| SET PROBLEM |
Copy out all of the material exactly as presented.

● ● ● ● ● ● ●

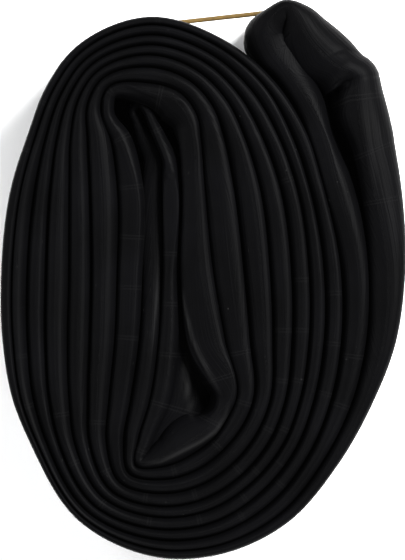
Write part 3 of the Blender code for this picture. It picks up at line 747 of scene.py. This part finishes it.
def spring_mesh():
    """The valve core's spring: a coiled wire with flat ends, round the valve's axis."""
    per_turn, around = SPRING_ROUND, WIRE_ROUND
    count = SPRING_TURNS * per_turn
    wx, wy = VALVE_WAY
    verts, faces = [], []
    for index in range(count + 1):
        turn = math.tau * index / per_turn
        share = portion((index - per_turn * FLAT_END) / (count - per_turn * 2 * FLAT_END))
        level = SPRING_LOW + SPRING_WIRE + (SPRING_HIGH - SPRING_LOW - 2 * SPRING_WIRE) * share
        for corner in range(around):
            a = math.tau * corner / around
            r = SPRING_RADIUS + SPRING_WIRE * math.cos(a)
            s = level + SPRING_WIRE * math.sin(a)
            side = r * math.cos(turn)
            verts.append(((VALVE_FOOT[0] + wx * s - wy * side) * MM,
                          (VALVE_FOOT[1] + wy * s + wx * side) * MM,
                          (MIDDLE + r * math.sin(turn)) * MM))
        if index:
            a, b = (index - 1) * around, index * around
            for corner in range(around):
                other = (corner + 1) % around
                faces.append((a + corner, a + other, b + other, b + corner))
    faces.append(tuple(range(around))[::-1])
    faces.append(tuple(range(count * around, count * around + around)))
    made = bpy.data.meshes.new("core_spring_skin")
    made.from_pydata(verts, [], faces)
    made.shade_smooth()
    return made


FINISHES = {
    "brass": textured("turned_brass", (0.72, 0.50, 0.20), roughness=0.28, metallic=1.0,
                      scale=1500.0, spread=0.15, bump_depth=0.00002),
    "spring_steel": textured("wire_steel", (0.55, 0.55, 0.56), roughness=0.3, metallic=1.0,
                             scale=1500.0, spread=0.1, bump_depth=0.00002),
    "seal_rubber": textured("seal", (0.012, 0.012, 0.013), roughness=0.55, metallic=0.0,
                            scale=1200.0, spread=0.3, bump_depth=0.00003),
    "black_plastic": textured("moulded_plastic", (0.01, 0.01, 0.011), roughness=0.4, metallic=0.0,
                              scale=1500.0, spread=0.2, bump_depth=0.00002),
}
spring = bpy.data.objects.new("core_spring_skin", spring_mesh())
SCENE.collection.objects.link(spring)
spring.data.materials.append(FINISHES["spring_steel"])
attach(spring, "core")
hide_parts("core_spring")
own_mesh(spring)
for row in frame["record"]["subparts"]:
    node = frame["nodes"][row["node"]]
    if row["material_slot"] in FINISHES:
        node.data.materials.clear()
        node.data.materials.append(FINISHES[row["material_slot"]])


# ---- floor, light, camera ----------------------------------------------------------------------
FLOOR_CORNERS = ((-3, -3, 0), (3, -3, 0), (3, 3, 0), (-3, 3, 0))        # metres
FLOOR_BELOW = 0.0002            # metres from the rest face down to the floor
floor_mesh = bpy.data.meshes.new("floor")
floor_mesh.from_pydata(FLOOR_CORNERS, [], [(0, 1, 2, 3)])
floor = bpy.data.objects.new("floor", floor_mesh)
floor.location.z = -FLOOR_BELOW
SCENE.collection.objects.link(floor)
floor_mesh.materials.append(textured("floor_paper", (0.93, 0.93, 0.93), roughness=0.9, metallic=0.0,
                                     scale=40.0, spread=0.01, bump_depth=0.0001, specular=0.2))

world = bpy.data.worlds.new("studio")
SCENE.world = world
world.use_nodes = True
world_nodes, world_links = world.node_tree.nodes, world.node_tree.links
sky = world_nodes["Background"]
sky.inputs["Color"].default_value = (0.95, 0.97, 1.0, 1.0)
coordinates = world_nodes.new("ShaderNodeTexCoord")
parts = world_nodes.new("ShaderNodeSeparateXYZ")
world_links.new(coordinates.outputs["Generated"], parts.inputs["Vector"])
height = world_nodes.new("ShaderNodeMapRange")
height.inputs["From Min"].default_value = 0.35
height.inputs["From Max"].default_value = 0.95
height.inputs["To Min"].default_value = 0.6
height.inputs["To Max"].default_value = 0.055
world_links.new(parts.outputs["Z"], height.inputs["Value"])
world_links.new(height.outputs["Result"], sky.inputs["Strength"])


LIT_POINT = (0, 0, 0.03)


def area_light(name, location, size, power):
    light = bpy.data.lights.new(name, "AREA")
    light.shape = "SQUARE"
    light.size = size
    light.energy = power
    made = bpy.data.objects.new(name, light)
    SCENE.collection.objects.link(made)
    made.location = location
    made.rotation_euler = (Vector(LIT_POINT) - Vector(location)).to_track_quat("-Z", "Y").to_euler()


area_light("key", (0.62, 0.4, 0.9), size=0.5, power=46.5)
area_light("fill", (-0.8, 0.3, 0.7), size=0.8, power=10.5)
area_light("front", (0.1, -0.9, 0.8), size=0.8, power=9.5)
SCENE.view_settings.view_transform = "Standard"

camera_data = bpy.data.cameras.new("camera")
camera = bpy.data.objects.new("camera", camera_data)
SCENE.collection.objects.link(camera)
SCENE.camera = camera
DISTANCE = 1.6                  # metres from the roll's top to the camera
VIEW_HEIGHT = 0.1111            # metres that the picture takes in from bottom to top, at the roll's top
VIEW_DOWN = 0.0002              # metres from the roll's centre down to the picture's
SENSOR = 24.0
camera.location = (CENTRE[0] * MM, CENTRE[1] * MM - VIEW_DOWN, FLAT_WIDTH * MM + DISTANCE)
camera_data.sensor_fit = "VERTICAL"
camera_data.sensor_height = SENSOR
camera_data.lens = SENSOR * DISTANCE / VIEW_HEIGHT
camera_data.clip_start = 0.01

● ● ● ● ● ● ●

| WRITTEN SOLUTION |
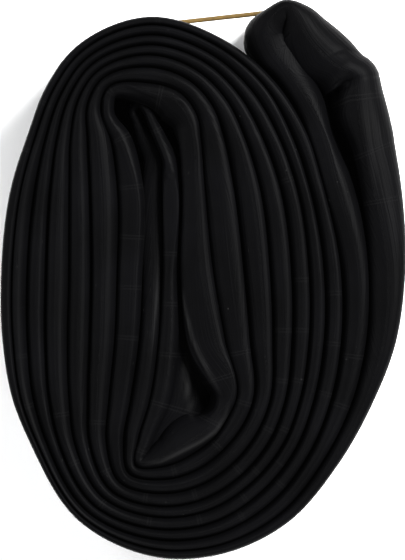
Write part 3 of the Blender code for this picture. It picks up at line 747 of scene.py. This part finishes it.
def spring_mesh():
    """The valve core's spring: a coiled wire with flat ends, round the valve's axis."""
    per_turn, around = SPRING_ROUND, WIRE_ROUND
    count = SPRING_TURNS * per_turn
    wx, wy = VALVE_WAY
    verts, faces = [], []
    for index in range(count + 1):
        turn = math.tau * index / per_turn
        share = portion((index - per_turn * FLAT_END) / (count - per_turn * 2 * FLAT_END))
        level = SPRING_LOW + SPRING_WIRE + (SPRING_HIGH - SPRING_LOW - 2 * SPRING_WIRE) * share
        for corner in range(around):
            a = math.tau * corner / around
            r = SPRING_RADIUS + SPRING_WIRE * math.cos(a)
            s = level + SPRING_WIRE * math.sin(a)
            side = r * math.cos(turn)
            verts.append(((VALVE_FOOT[0] + wx * s - wy * side) * MM,
                          (VALVE_FOOT[1] + wy * s + wx * side) * MM,
                          (MIDDLE + r * math.sin(turn)) * MM))
        if index:
            a, b = (index - 1) * around, index * around
            for corner in range(around):
                other = (corner + 1) % around
                faces.append((a + corner, a + other, b + other, b + corner))
    faces.append(tuple(range(around))[::-1])
    faces.append(tuple(range(count * around, count * around + around)))
    made = bpy.data.meshes.new("core_spring_skin")
    made.from_pydata(verts, [], faces)
    made.shade_smooth()
    return made


FINISHES = {
    "brass": textured("turned_brass", (0.72, 0.50, 0.20), roughness=0.28, metallic=1.0,
                      scale=1500.0, spread=0.15, bump_depth=0.00002),
    "spring_steel": textured("wire_steel", (0.55, 0.55, 0.56), roughness=0.3, metallic=1.0,
                             scale=1500.0, spread=0.1, bump_depth=0.00002),
    "seal_rubber": textured("seal", (0.012, 0.012, 0.013), roughness=0.55, metallic=0.0,
                            scale=1200.0, spread=0.3, bump_depth=0.00003),
    "black_plastic": textured("moulded_plastic", (0.01, 0.01, 0.011), roughness=0.4, metallic=0.0,
                              scale=1500.0, spread=0.2, bump_depth=0.00002),
}
spring = bpy.data.objects.new("core_spring_skin", spring_mesh())
SCENE.collection.objects.link(spring)
spring.data.materials.append(FINISHES["spring_steel"])
attach(spring, "core")
hide_parts("core_spring")
own_mesh(spring)
for row in frame["record"]["subparts"]:
    node = frame["nodes"][row["node"]]
    if row["material_slot"] in FINISHES:
        node.data.materials.clear()
        node.data.materials.append(FINISHES[row["material_slot"]])


# ---- floor, light, camera ----------------------------------------------------------------------
FLOOR_CORNERS = ((-3, -3, 0), (3, -3, 0), (3, 3, 0), (-3, 3, 0))        # metres
FLOOR_BELOW = 0.0002            # metres from the rest face down to the floor
floor_mesh = bpy.data.meshes.new("floor")
floor_mesh.from_pydata(FLOOR_CORNERS, [], [(0, 1, 2, 3)])
floor = bpy.data.objects.new("floor", floor_mesh)
floor.location.z = -FLOOR_BELOW
SCENE.collection.objects.link(floor)
floor_mesh.materials.append(textured("floor_paper", (0.93, 0.93, 0.93), roughness=0.9, metallic=0.0,
                                     scale=40.0, spread=0.01, bump_depth=0.0001, specular=0.2))

world = bpy.data.worlds.new("studio")
SCENE.world = world
world.use_nodes = True
world_nodes, world_links = world.node_tree.nodes, world.node_tree.links
sky = world_nodes["Background"]
sky.inputs["Color"].default_value = (0.95, 0.97, 1.0, 1.0)
coordinates = world_nodes.new("ShaderNodeTexCoord")
parts = world_nodes.new("ShaderNodeSeparateXYZ")
world_links.new(coordinates.outputs["Generated"], parts.inputs["Vector"])
height = world_nodes.new("ShaderNodeMapRange")
height.inputs["From Min"].default_value = 0.35
height.inputs["From Max"].default_value = 0.95
height.inputs["To Min"].default_value = 0.6
height.inputs["To Max"].default_value = 0.055
world_links.new(parts.outputs["Z"], height.inputs["Value"])
world_links.new(height.outputs["Result"], sky.inputs["Strength"])


LIT_POINT = (0, 0, 0.03)


def area_light(name, location, size, power):
    light = bpy.data.lights.new(name, "AREA")
    light.shape = "SQUARE"
    light.size = size
    light.energy = power
    made = bpy.data.objects.new(name, light)
    SCENE.collection.objects.link(made)
    made.location = location
    made.rotation_euler = (Vector(LIT_POINT) - Vector(location)).to_track_quat("-Z", "Y").to_euler()


area_light("key", (0.62, 0.4, 0.9), size=0.5, power=46.5)
area_light("fill", (-0.8, 0.3, 0.7), size=0.8, power=10.5)
area_light("front", (0.1, -0.9, 0.8), size=0.8, power=9.5)
SCENE.view_settings.view_transform = "Standard"

camera_data = bpy.data.cameras.new("camera")
camera = bpy.data.objects.new("camera", camera_data)
SCENE.collection.objects.link(camera)
SCENE.camera = camera
DISTANCE = 1.6                  # metres from the roll's top to the camera
VIEW_HEIGHT = 0.1111            # metres that the picture takes in from bottom to top, at the roll's top
VIEW_DOWN = 0.0002              # metres from the roll's centre down to the picture's
SENSOR = 24.0
camera.location = (CENTRE[0] * MM, CENTRE[1] * MM - VIEW_DOWN, FLAT_WIDTH * MM + DISTANCE)
camera_data.sensor_fit = "VERTICAL"
camera_data.sensor_height = SENSOR
camera_data.lens = SENSOR * DISTANCE / VIEW_HEIGHT
camera_data.clip_start = 0.01